If the Sheriff’s Office gave ICE at least 48 hours notice of a flagged inmate’s release, agents would pick up every person for deportation proceedings, Schwab said.
As of Aug. 15, roughly 25 percent of the 176 inmates flagged by ICE this year have been picked up by federal immigration agents at the county jail, according to data recently released by the Sheriff’s Office.
Sheriff Rob Giordano initiated a new policy Aug. 18 to limit cooperation with ICE at the county jail, the same day Cabrera Ramirez died in her home from undisclosed injuries, allegedly at the hands of Estrada-Margos.
While the Sheriff’s Office once responded to every ICE notification request, jail officials now only respond if a person has been convicted of a felony listed by the California Trust Act, a 2014 state law that limits immigration holds. The jail also responds when a flagged inmate has been convicted of a Trust Act misdemeanor and roughly a dozen other crimes within the last five years. The additional misdemeanors, chosen by Giordano, include DUIs, battery and sex crimes relating to minors.
Inmates are now also given the right through an attorney to contest the Sheriff’s Office decision to notify ICE of their release.
When the Sheriff’s Office does respond to an ICE request, it typically gives 24- to 48-hours notice before the inmate is released, Crum said.
But there are times when giving ICE a 48-hour notice would violate a person’s Fourth Amendment rights. For example, when a judge dismisses an inmate’s case or a person posts bail, their release happens within hours, Crum said.
In the case of Estrada-Margos’ release, Crum disputes there was only a 16-minute notice given to ICE. Crum said it was a 45-minute notice.
ICE considers its detainer requests to be administrative warrants that allow for the detention of immigrants — whether in the country illegally or legally — for up to 48 hours, regardless of court cases that have ruled otherwise. Sonoma County disagrees, and will only hold an inmate when presented with a criminal warrant signed by a federal judge or magistrate that sustains probable cause.
California jails’ policies regulating cooperation with ICE differ from county to county. At the Marin County Jail, officials will not hold inmates on ICE detainer requests on constitutional grounds, but do respond to every request for notification of release, said Capt. Rick Navarro with the Marin County Sheriff’s Office.
In Napa County, jail officials also consider detainer requests to be unconstitutional, said Leonard Vare, director of the Napa County Department of Corrections. The Napa County Jail has a more restrictive policy than Sonoma County in responding to ICE notification requests of release.
Napa County Jail officials will only respond to ICE if an inmate has been convicted of a misdemeanor or felony outlined by the Trust Act while also fulfilling the legal notification requirement of the Truth Act, a 2017 state law that requires jail officials to notify inmates and their attorney that ICE has flagged them, Vare said.
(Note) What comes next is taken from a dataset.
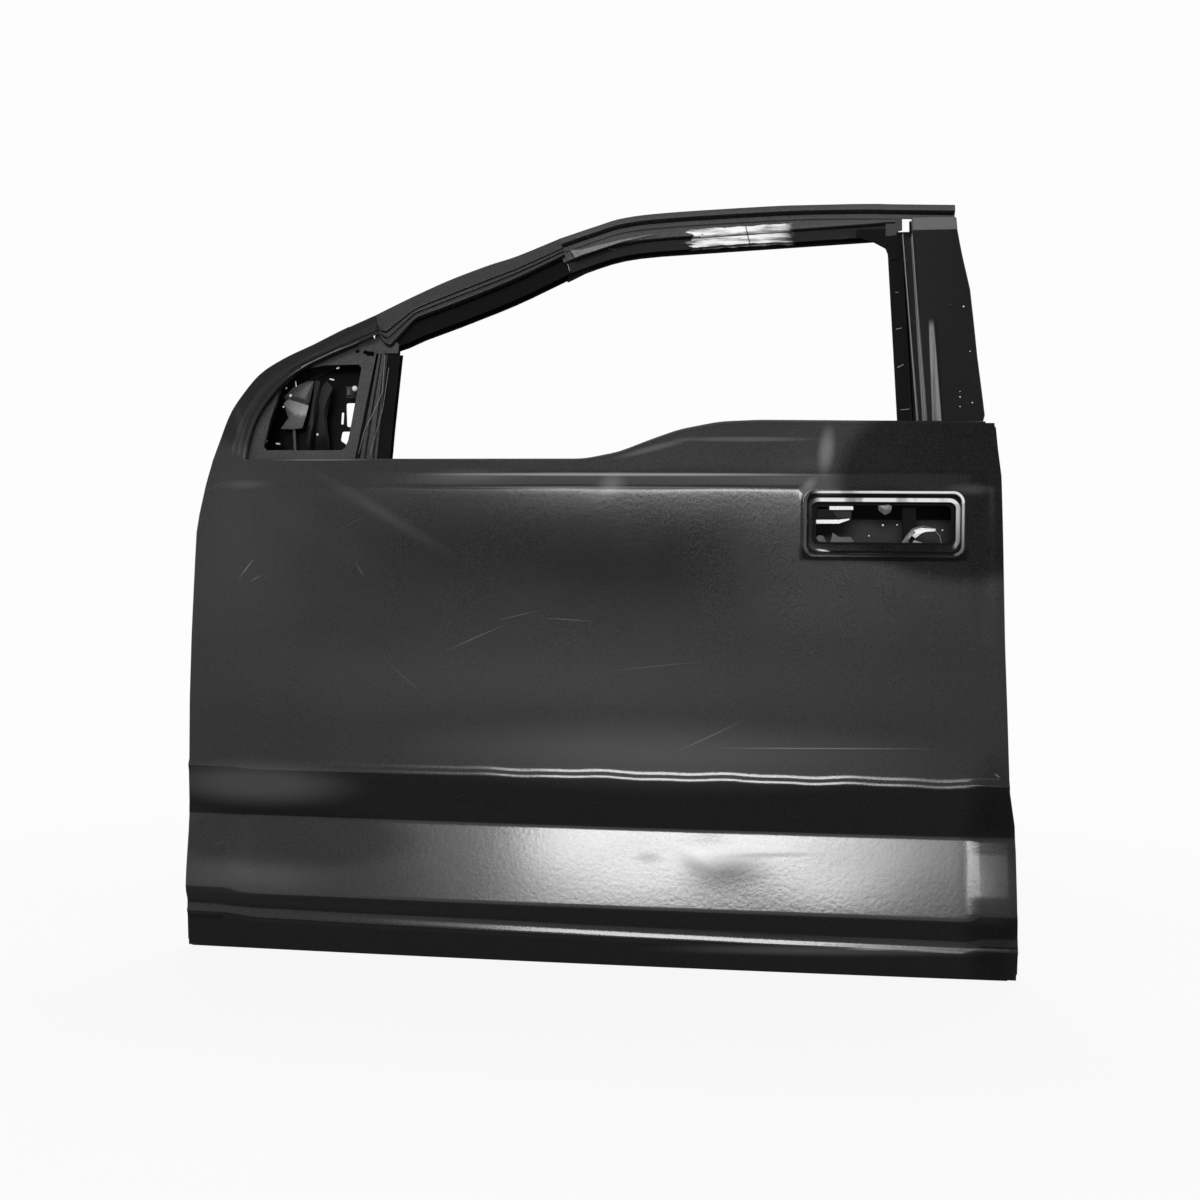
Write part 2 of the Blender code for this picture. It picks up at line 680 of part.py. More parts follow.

“There’s no way that people who run jails can predict future behavior of anyone released from jail,” Vare said about the Estrada-Margos case. “You can only look at past behavior to see if this person presents a danger to the public.”
Estrada-Margos had no prior convictions when he was released from Sonoma County Jail Aug. 3. Had the new policy been in place, jail officials would not have notified ICE at all. Prior deportations do not count as prior convictions.
Estrada-Margos’ suspected killing of Cabrera Ramirez has left her two teen daughters in Santa Rosa without their mother and two teen sons in Guatemala without their father.
Estrada-Margos’ younger brother, Guillo Estrada, told The Press Democrat in a phone interview from his family’s hometown of Quetzaltenango, Guatemala, that his family was shocked — especially Estrada-Margos’ wife — to hear he was suspected of killing his girlfriend.
Guillo Estrada said his brother was living in Oklahoma when he was first deported in 2008 but returned to the U.S. for work in 2012 or 2013. He kept in touch with his brother over the years and has never been known to be violent or aggressive.
“He was the family joker,” Guillo Estrada said in Spanish, but noted his brother was the first to find their father after he hanged himself 21 years ago.
“We don’t really know what happened,” Guillo Estrada said of his brother’s alleged violence in Santa Rosa. “(But) we ask the family for forgiveness.”